**GIVEN PROBLEM**
Begin at the line containing "HINGE.y, HZ), STEEL);" and stop at the line containing "for body, members"; copy those lines exactly, ends included, and nothing else.

**DATASET CONTENT**
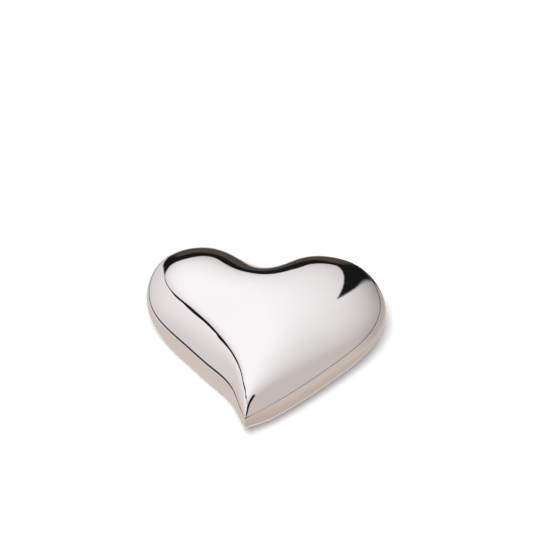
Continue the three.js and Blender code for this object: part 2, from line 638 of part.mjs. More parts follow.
// ---------------------------------------------------------------- magnet catch near the point
{
  const [mx, my] = MAGNET.at;
  const zTop = Z_WIDE + TRAY.top - TRAY.thick - 0.35;
  // post, trimmed to the inside of the base with a hair of room
  const post = solid(
    place(turned([[0, -14], [MAGNET.cup, -14], [MAGNET.cup, 0], [MAGNET.pocket, 0], [MAGNET.pocket, -2.4], [0, -2.4]], 20), mx, my, zTop),
  );
  const room = (t) => {
    const ring = (s) => lift(columns.map((j) => basePoint(j, s, t)));
    const upper = (z) => lift(columns.map((j) => basePoint(j, z <= 0 ? 1 : upperLevel(j, z, t), t, z)));
    const b = bellyLevel(-(Z_WIDE - FLOOR_IN - 0.3), BELLY - t);
    return solid(
      throughRings([
        [[MX, MY, FLOOR_IN + 0.3]],
        ring(b),
        ...[0.945, 0.975].map(ring),
        upper(0),
        upper(SEAM * 0.5),
        [[MX, MY, Z_WIDE + SEAM * 0.5]],
      ]),
    );
  };
  add(base, "magnet_post", fromSolid(post.intersect(room(WALL + 0.45))), NICKEL);
  add(base, "base_magnet", place(turned([[0, -2.1], [MAGNET.r - 0.2, -2.1], [MAGNET.r, -1.9], [MAGNET.r, -0.3], [MAGNET.r - 0.2, -0.1], [0, -0.1]], 20), mx, my, zTop), MAGNET_GREY);
  // keeper in the lid, in a small cup under the crown
  const zk = Z_WIDE + SEAM + 1.35 + 0.35;
  const cup = solid(
    place(turned([[0, 1.3], [MAGNET.pocket, 1.3], [MAGNET.pocket, 0], [MAGNET.cup, 0], [MAGNET.cup, 6], [0, 6]], 20), mx, my, zk),
  );
  const cavity = (t) => {
    const z0 = SEAM + 0.2;
    const ring = (w) => lift(columns.map((j) => upperPoint(j, upperLevel(j, z0, t) * Math.sin((w * Math.PI) / 180), t)));
    return solid(
      throughRings([[[MX, MY, z0 + Z_WIDE]], ring(90), ...[80, 69, 57, 44, 30, 15].map(ring), [[MX, MY, crown(MX, MY, 0, CROWN - t) + Z_WIDE]]]),
    );
  };
  add(lid, "keeper_cup", fromSolid(cup.intersect(cavity(WALL + 0.45))), NICKEL);
  add(lid, "lid_keeper", place(turned([[0, 0.05], [MAGNET.r - 0.15, 0.05], [MAGNET.r, 0.2], [MAGNET.r, 0.95], [0, 0.95]], 20), mx, my, zk), STEEL);
}

// ---------------------------------------------------------------- hinges
leafData.forEach(({ hx, down, u0, u1, angle }, side) => {
  const tag = side === 0 ? "left" : "right";
  const { r, bore, width, mid, gap, leaf } = HINGE;
  const outer = (width - mid) / 2 - gap; // length of each outer knuckle
  const k1 = hx - width / 2 + outer / 2;
  const k2 = hx + width / 2 - outer / 2;
  const hole = solid(place(cyl(bore, width + 4), hx, HINGE.y, HZ));
  // base leaf: two outer knuckles
  const top = -gap / 2;
  let b = solid(strip([[0, top - leaf], [down, top - leaf], [down, -LEAF.down], [down + leaf, -LEAF.down], [down + leaf, top], [0, top]], hx, width));
  b = b.subtract(solid(box(hx - mid / 2 - gap, hx + mid / 2 + gap, HINGE.y - r - gap - 0.1, HINGE.y + 3, HZ - 3, HZ + 3)));
  b = b.add(solid(place(cyl(r, outer), k1, HINGE.y, HZ))).add(solid(place(cyl(r, outer), k2, HINGE.y, HZ)));
  b = b.subtract(hole);
  for (const h of holes.baseLeaf[side]) b = b.subtract(solid(h));
  add(base, `base_leaf_${tag}`, fromSolid(b), NICKEL);
  // lid leaf: one middle knuckle, its plate leaning inwards with the lid's wall
  const lt = gap / 2;
  const c = Math.cos(angle);
  const s = Math.sin(angle);
  let l = solid(
    strip(
      [
        [0, lt],
        [u0 + leaf / c - leaf * (s / c), lt],
        [u1 + leaf * c, LEAF.up - leaf * s],
        [u1, LEAF.up],
        [u0, lt + leaf],
        [0, lt + leaf],
      ],
      hx,
      width,
    ),
  );
  l = l.subtract(solid(box(hx - width, hx - mid / 2, HINGE.y - r - gap - 0.1, HINGE.y + 3, HZ - 3, HZ + 3)));
  l = l.subtract(solid(box(hx + mid / 2, hx + width, HINGE.y - r - gap - 0.1, HINGE.y + 3, HZ - 3, HZ + 3)));
  l = l.add(solid(place(cyl(r, mid), hx, HINGE.y, HZ)));
  l = l.subtract(hole);
  for (const h of holes.lidLeaf[side]) l = l.subtract(solid(h));
  add(lid, `lid_leaf_${tag}`, fromSolid(l), NICKEL);
  // pin with a peened head at each end
  const e = width / 2 + 0.1;
  const pin = turned(
    [[0, -e - 0.25], [HINGE.head * 0.7, -e - 0.25], [HINGE.head, -e - 0.05], [HINGE.head, -e], [HINGE.pin, -e], [HINGE.pin, e], [HINGE.head, e], [HINGE.head, e + 0.05], [HINGE.head * 0.7, e + 0.25], [0, e + 0.25]],
    16,
  );
  add(base, `hinge_pin_${tag}`, along(pin, hx, HINGE.y, HZ), STEEL);
});
rivets.base.forEach(({ g }, i) => add(base, `base_rivet_${i + 1}`, g(), STEEL));
rivets.lid.forEach(({ g }, i) => add(lid, `lid_rivet_${i + 1}`, g(), STEEL));

export default heart;
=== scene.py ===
"""A polished heart-shaped trinket box: lid and base meet at a hairline seam, and the lid turns on two small hinges
let into the wall behind the lobes. Lengths in the making are millimetres and every mesh is scaled to metres."""

import json
import math

import bmesh
import bpy
import numpy as np
from mathutils import Matrix, Vector

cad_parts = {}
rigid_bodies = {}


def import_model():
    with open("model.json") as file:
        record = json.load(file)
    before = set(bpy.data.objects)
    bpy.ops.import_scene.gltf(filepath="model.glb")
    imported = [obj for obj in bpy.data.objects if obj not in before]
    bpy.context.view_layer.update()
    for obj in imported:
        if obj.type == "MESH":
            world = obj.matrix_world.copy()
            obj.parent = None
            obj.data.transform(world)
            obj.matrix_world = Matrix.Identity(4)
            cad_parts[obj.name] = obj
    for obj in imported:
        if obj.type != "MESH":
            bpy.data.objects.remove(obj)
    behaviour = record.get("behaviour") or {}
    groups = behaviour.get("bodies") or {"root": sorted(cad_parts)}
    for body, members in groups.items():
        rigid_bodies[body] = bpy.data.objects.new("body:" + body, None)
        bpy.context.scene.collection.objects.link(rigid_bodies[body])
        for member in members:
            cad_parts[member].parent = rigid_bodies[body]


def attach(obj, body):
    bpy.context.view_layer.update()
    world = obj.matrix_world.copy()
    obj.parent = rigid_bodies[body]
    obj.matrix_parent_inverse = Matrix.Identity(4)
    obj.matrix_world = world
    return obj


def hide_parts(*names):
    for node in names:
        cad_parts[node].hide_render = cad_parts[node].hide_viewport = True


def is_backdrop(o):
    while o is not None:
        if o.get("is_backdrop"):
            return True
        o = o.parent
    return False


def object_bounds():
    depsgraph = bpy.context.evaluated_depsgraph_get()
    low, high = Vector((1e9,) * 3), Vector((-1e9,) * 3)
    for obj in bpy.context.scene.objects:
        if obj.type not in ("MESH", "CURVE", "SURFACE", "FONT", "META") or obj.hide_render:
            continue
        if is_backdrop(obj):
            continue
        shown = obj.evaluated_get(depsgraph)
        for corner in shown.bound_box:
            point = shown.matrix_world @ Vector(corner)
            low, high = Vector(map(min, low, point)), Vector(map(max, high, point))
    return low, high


for old in list(bpy.data.objects):
    bpy.data.objects.remove(old)
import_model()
CAD_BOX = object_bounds()
SCENE = bpy.context.scene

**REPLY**
  add(base, `hinge_pin_${tag}`, along(pin, hx, HINGE.y, HZ), STEEL);
});
rivets.base.forEach(({ g }, i) => add(base, `base_rivet_${i + 1}`, g(), STEEL));
rivets.lid.forEach(({ g }, i) => add(lid, `lid_rivet_${i + 1}`, g(), STEEL));

export default heart;
=== scene.py ===
"""A polished heart-shaped trinket box: lid and base meet at a hairline seam, and the lid turns on two small hinges
let into the wall behind the lobes. Lengths in the making are millimetres and every mesh is scaled to metres."""

import json
import math

import bmesh
import bpy
import numpy as np
from mathutils import Matrix, Vector

cad_parts = {}
rigid_bodies = {}


def import_model():
    with open("model.json") as file:
        record = json.load(file)
    before = set(bpy.data.objects)
    bpy.ops.import_scene.gltf(filepath="model.glb")
    imported = [obj for obj in bpy.data.objects if obj not in before]
    bpy.context.view_layer.update()
    for obj in imported:
        if obj.type == "MESH":
            world = obj.matrix_world.copy()
            obj.parent = None
            obj.data.transform(world)
            obj.matrix_world = Matrix.Identity(4)
            cad_parts[obj.name] = obj
    for obj in imported:
        if obj.type != "MESH":
            bpy.data.objects.remove(obj)
    behaviour = record.get("behaviour") or {}
    groups = behaviour.get("bodies") or {"root": sorted(cad_parts)}
    for body, members in groups.items():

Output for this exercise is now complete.